Orbán: MEP’s ‘crime’ was helping protect Hungary from migration
Prime Minister Viktor Orbán on Friday said the reason behind the European Parliament’s legal committee finding a conflict of interest related to Hungarian MEP László Trócsányi’s candidacy for EU commissioner was that the former justice minister had helped protect Hungary from migration.
On Thursday, the Committee on Legal Affairs (JURI) established that there was a conflict of interest between Trocsanyi’s candidacy and law firm Nagy and Trócsányi’s receiving orders from the Hungarian state.
In an interview to public broadcaster Kossuth Radio, Orbán praised Trócsányi as an internationally respected legal expert and experienced diplomat, calling him the “most qualified” candidate for European commissioner.
“But he committed a crime” by helping the government protect Hungary from migration, Orbán said.

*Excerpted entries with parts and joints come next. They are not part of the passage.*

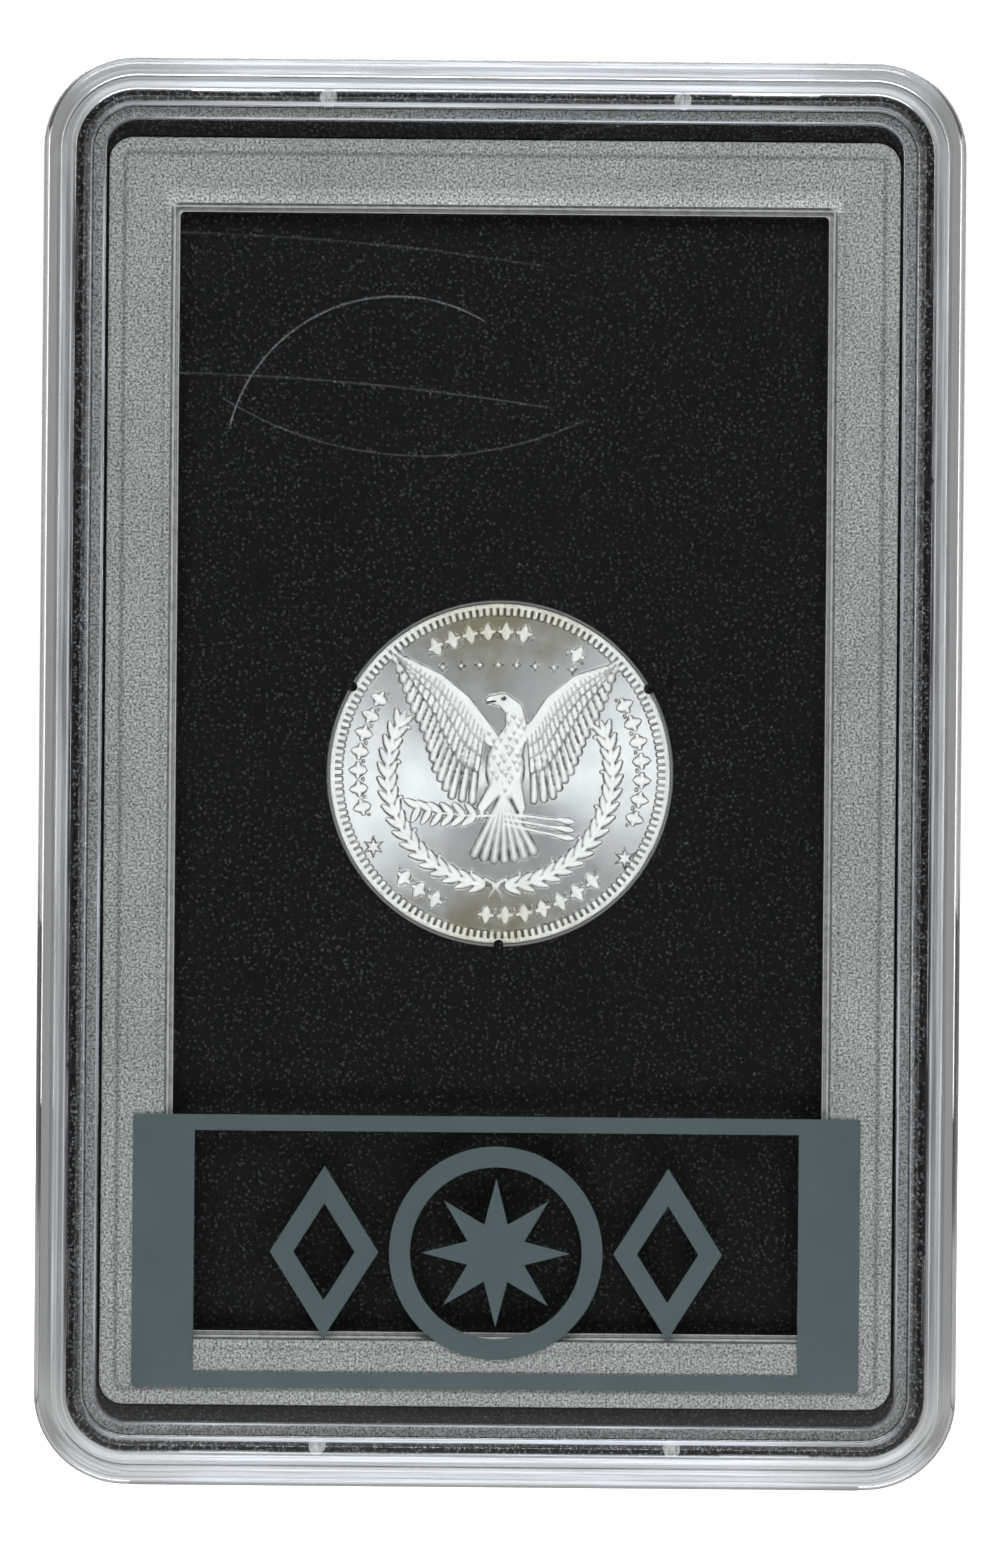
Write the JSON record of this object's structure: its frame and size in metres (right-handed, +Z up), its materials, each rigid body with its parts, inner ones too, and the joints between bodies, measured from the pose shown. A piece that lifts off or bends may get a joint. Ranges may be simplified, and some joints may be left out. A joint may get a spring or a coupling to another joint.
{
  "type": "graded coin slab",
  "caption": "Clear welded coin holder that encloses a smaller frosted-border coin case, with a silver coin gripped between black insert plates.",
  "frame": {"origin": "middle of the lower short edge that the slab stands on, at half its thickness", "axes": "+Z up along the slab's height, +X to the right, the shown back face looks along -Y and the front face with the label card along +Y"},
  "size_m": [0.1018, 0.0166, 0.1576],
  "materials": {
    "clear_plastic": "gloss",
    "case_plastic": "satin",
    "black_gasket": "matte",
    "black_insert": "satin",
    "silver": "satin",
    "foil": "gloss",
    "panel_ink": "satin",
    "label_card": "matte",
    "label_ink": "matte"
  },
  "bodies": {
    "slab": {"slab_back_shell": "clear_plastic", "slab_front_shell": "clear_plastic", "case_back_shell": "case_plastic", "case_front_shell": "case_plastic", "gasket_frame": "black_gasket", "coin_insert_back": "black_insert", "coin_insert_front": "black_insert", "insert_foil_stamp": "foil", "back_panel_print": "panel_ink", "label_card": "label_card", "label_card_print": "label_ink"},
    "coin": {"coin": "silver"}
  },
  "joints": [
    {"name": "coin_turn", "type": "hinge", "parent": "slab", "child": "coin", "pos_m": [0, -0.00022, 0.0788], "axis": [0, -1, 0], "continuous": true}
  ]
}
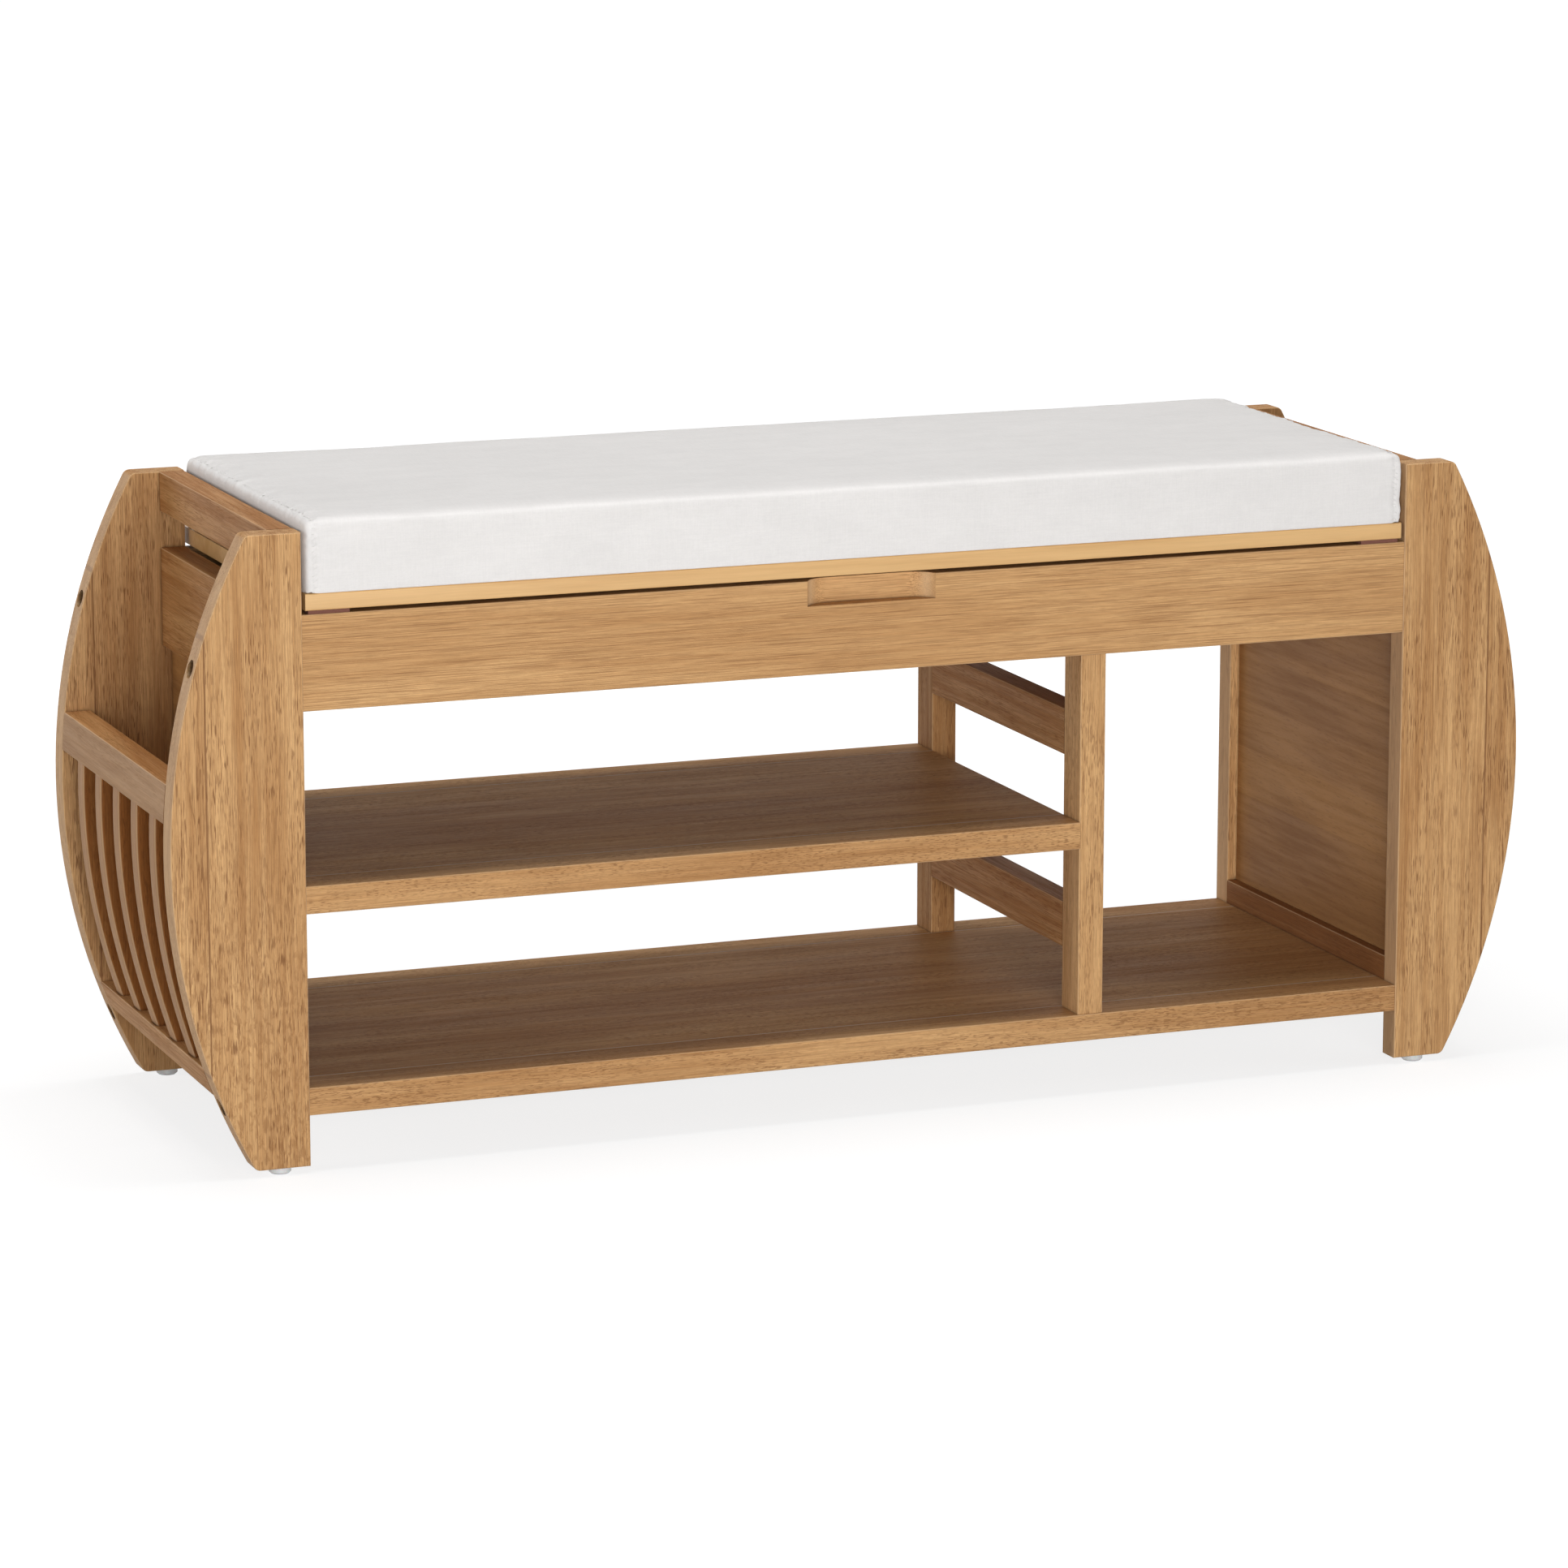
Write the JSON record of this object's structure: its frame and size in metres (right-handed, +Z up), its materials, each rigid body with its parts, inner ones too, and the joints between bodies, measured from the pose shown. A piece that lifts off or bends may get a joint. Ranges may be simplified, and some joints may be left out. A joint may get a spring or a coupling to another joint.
{
  "type": "storage bench",
  "caption": "Wooden storage bench: a padded seat lid lifts over a shallow box, above open shoe shelves, with a slatted magazine rack at each bowed end.",
  "frame": {"origin": "centre of the footprint, on the floor under the glides", "axes": "+X along the bench to the end with the tall bay, +Y to the back, +Z up"},
  "size_m": [1.045, 0.318, 0.4681],
  "materials": {
    "stained_wood": "satin",
    "lid_wood": "satin",
    "plywood": "satin",
    "dowel_wood": "plain",
    "cushion_cover": "short pile",
    "fastening_tape": "woven",
    "bumper_pad": "matte",
    "glide_plastic": "satin",
    "hinge_steel": "yellow passivated",
    "zinc_steel": "zinc plated"
  },
  "bodies": {
    "frame": {"back_apron": "stained_wood", "barrel_nuts": "zinc_steel", "bottom_shelf_front_rail": "stained_wood", "bottom_shelf_panel": "stained_wood", "bottom_shelf_rear_rail": "stained_wood", "box_bottom": "plywood", "bumper_pads": "bumper_pad", "divider_dowels": "dowel_wood", "divider_post_front": "stained_wood", "divider_post_rear": "stained_wood", "divider_rail_lower": "stained_wood", "divider_rail_upper": "stained_wood", "divider_screws": "zinc_steel", "end_panel_back_left": "stained_wood", "end_panel_back_right": "stained_wood", "end_panel_front_left": "stained_wood", "end_panel_front_right": "stained_wood", "end_rail_dowels": "dowel_wood", "end_sill_left": "stained_wood", "end_sill_right": "stained_wood", "end_wall_left": "plywood", "end_wall_right": "plywood", "frame_bolts": "zinc_steel", "front_apron": "stained_wood", "glides": "glide_plastic", "hinge_left_fixed_leaf": "hinge_steel", "hinge_left_pin": "hinge_steel", "hinge_right_fixed_leaf": "hinge_steel", "hinge_right_pin": "hinge_steel", "hinge_screws_apron": "hinge_steel", "middle_shelf_front_rail": "stained_wood", "middle_shelf_panel": "stained_wood", "middle_shelf_rear_rail": "stained_wood", "rack_floor_left": "stained_wood", "rack_floor_right": "stained_wood", "rack_rail_left": "stained_wood", "rack_rail_right": "stained_wood", "rack_slat_left_1": "stained_wood", "rack_slat_left_2": "stained_wood", "rack_slat_left_3": "stained_wood", "rack_slat_left_4": "stained_wood", "rack_slat_left_5": "stained_wood", "rack_slat_right_1": "stained_wood", "rack_slat_right_2": "stained_wood", "rack_slat_right_3": "stained_wood", "rack_slat_right_4": "stained_wood", "rack_slat_right_5": "stained_wood", "rail_dowels": "dowel_wood", "side_apron_left": "stained_wood", "side_apron_right": "stained_wood", "slat_dowels": "dowel_wood", "top_rail_left": "stained_wood", "top_rail_right": "stained_wood"},
    "lid": {"lid_board": "lid_wood", "seat_cushion": "cushion_cover", "cushion_tapes": "fastening_tape", "hinge_left_lid_leaf": "hinge_steel", "hinge_right_lid_leaf": "hinge_steel", "hinge_screws_lid": "hinge_steel"}
  },
  "joints": [
    {"name": "lid_hinge", "type": "hinge", "parent": "frame", "child": "lid", "pos_m": [0, 0.1506, 0.4006], "axis": [-1, 0, 0], "range_deg": [0, 97]}
  ]
}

It was with Trócsányi’s help that the government had drafted the legislation that prohibits anyone from entering Hungary’s territory illegally, without the proper documents, the prime minister added.
“And they’re now rubbing his nose in it,” Orbán said. He called it a “sly move” on the EU’s part that the vote against Trócsányi had happened in the legal committee and not in the one in charge of Trócsányi’s designated portfolio of neighbourhood and enlargement.
Orbán said he had spoken with European Commission President-elect Ursula von der Leyen on Thursday, agreeing with her to wait for the legal committee to issue a written opinion on the matter.
He said he is looking ahead on the matter and has “a second, a third and a fourth solution” ready.
Concerning his visit to Rome last week where he attended a conservative political meeting, Orbán said he “felt at home” at the event and that it reminded him of the meetings of the Hungarian conservative civic circles movement around 2004-2005.
Commenting on Italy’s internal political situation, the prime minister said the new government there had been appointed without being elected, and therefore many Italians felt that with former Interior Minister Matteo Salvini gone, they had lost the one person who could guarantee the country’s security. Orbán said this development meant that Hungary, too, had temporarily lost an ally in the fight against migration.
“And just as it always happens, whenever a left-wing government is set up, the ports are immediately opened and migrants arrive immediately,” Orbán said. “They’re not stopping them, but rather bringing them in.”
Commenting on Italian Prime Minister Giuseppe Conte’s recent criticism of the Hungarian government, Orbán said there were matters in which Hungary could be of help and matters in which it could not and did not even want to be.
“We’re not going to help them open the ports, bring in migrants and redistribute these people across Europe,” he said.
However, Hungary can be of help to Italy when it comes to border protection, “and if necessary, we could take over the patrol of any section of the Italian border”, he added.
But, he insisted, migrant redistribution quotas were “out of the question”. Hungary would, however, gladly support a “deportation quota”, even if the migrants it would concern are not on Hungary’s territory, he said.
“But it doesn’t look like this kind of help is needed,” Orbán said, insisting that the left was importing migrants to Europe with the intention of granting them citizenship in the hope that they would eventually enjoy their support.
The prime minister said Europe was the only continent in the world which “gives in to its suicidal tendencies” by failing to protect its own identity. Central Europe, however, opposes this mindset, he added.
Orbán said that while the majority of MEPs supported migration, “this is not the case among the prime ministers”, adding that this made him hopeful that the introduction of migrant distribution quotas could be prevented once again.
He said the reason why the EP was looking to eliminate some commissioner candidates was because if those candidates became members of the European Commission, then that body would end up looking more like the European Council than the parliament.
Commenting on a new agreement reached in Malta on the redistribution of migrants rescued at sea, Orban said the countries that urged the introduction of migrant quotas at that meeting had not even fulfilled their earlier commitments regarding the acceptance of migrants.
Orbán ruled out the possibility that the EU could “once again outmaneuver” the bloc’s prime ministers by “pulling a slum trick at the ministerial level”.
As regards the upcoming parliamentary elections in Austria, he expressed hope that by Monday there would be one more country in Europe that opposes immigration.
Commenting on the upcoming Fidesz congress for the re-election of officials, he said “one must be aware of what a great task and great fact it is that we are still on our feet”. “The congress must be held with an understanding of the responsibility we have for the future”, he added
Commenting on the local elections to be held in October and a leaked recording of joint opposition mayoral candidate for Budapest Gergely Karácsony talking about threats he has received, Orbán said he was almost feeling sorry for Karácsony “driving himself into impossible situations”. He said he hoped people in Budapest and also in other parts of the country would vote for suitable candidates.
Regarding staff layoffs affecting an Electrolux plant in Jaszbereny, he said as soon as the news broke, he sent two ministers to the town to hold talks with everyone and if necessary, the government will help to ensure that nobody is left without a job.